Until then, OTA radio will be omnipresent and free, and internet radio will be subject to wifi availability, and will be limited by bandwidth costs.

Not really. A good many people now readily pay for mobile data on their cellphones. With newer vehicles, your car's audio system can connect your phone via bluetooth or tether.

I just bought a 2015. It's not a Bentley. It's an economy car. It's a base model. It's dashboard has a screen, and when my phone is bluetoothed-in, I can access not only music saved on my phone, but it can pipe through a streaming service. It even has a Pandora app on the screen that accesses Pandora on my phone. It plays the music and gives me title/artist/album info on the screen, all making use of my phone's connectivity.

Local broadcasters wanting to survive in this new world need to find a way to have their stations pop up on my car's screen next to Pandora. Whether the car pulls in the audio via a broadcast signal or a data stream doesn't matter to the listener.
 
Local broadcasters wanting to survive in this new world need to find a way to have their stations pop up on my car's screen next to Pandora.

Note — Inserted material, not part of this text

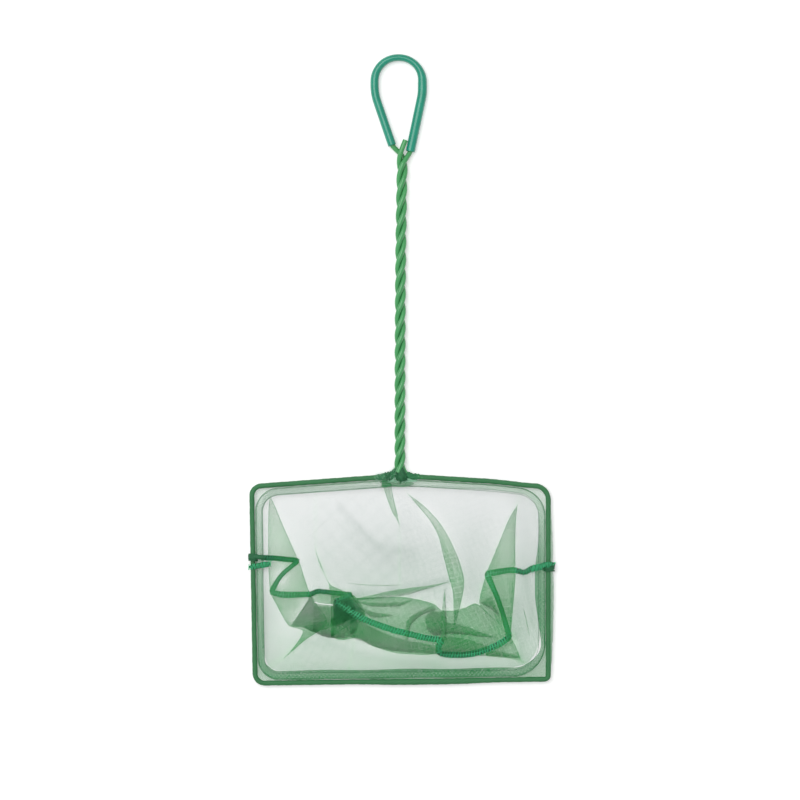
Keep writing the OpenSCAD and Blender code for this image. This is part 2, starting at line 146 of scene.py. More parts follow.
def tube(line, size, sides):
    """size is a radius, or half the width and half the height, for all points or for each."""
    size = np.broadcast_to(size, (len(line), 2))
    return swept(line, unit(np.gradient(line, axis=0)), size, sides, size.mean())


def wrinkled(line, sides, radius_of):
    """A tube whose radius depends on the length s along it and the angle a round it."""
    s, a = lengths(line)[:, None], np.arange(sides)[None] * 2 * math.pi / sides
    points, faces, uvs = tube(line, 1.0, sides)
    middle = np.repeat(line, sides, 0)
    return middle + (points - middle) * radius_of(s, a).reshape(-1, 1), faces, uvs


def strip(grid, uv):
    """A sheet through a grid of points: rows, columns, place."""
    i, j = np.meshgrid(*[np.arange(n - 1) for n in grid.shape[:2]], indexing="ij")
    a = (i * grid.shape[1] + j).ravel()
    faces = np.stack([a, a + grid.shape[1], a + grid.shape[1] + 1, a + 1], 1)
    return grid.reshape(-1, 3), faces.tolist(), uv.reshape(-1, 2)[faces].tolist()


def turned_uv(places, angle, shift=0.0):
    c, s = math.cos(angle), math.sin(angle)
    x, y = places[..., 0], places[..., 1]
    return np.stack([x * c + y * s, y * c - x * s], -1) + shift


def placed(name, data):
    obj = bpy.data.objects.new(name, data)
    bpy.context.scene.collection.objects.link(obj)
    return obj


def dress(obj, slot, *nodes):
    """Says what a piece stands for and what it rides on. Its slot is not used."""
    if nodes:
        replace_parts(obj, *nodes)
    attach(obj, "root")
    print(f"{obj.name}: {len(obj.data.vertices)} points, {len(obj.data.polygons)} faces")
    return obj


def give(obj, name, values):
    """Keeps a number for each point of a mesh, for its finish to read."""
    values = np.ravel(values).astype(float)
    obj.data.attributes.new(name, "FLOAT", "POINT").data.foreach_set("value", values)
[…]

Pandora is on the same platform as all the AM/FM radio platforms like IHeartRadio, Radio.com TuneIn.com, and everything else. So it's not that hard to do.

What will consumers do when the recording industry makes it impossible for Pandora and Spotify to offer free music channels? Because that's the direction we're going.
 
Continually streaming, even if its just audio, is a lot of data. Data plans are not unlimited. I agree that it can be done and some do it, but unless data plans become cheaper streaming is not a substitute for OTA radio.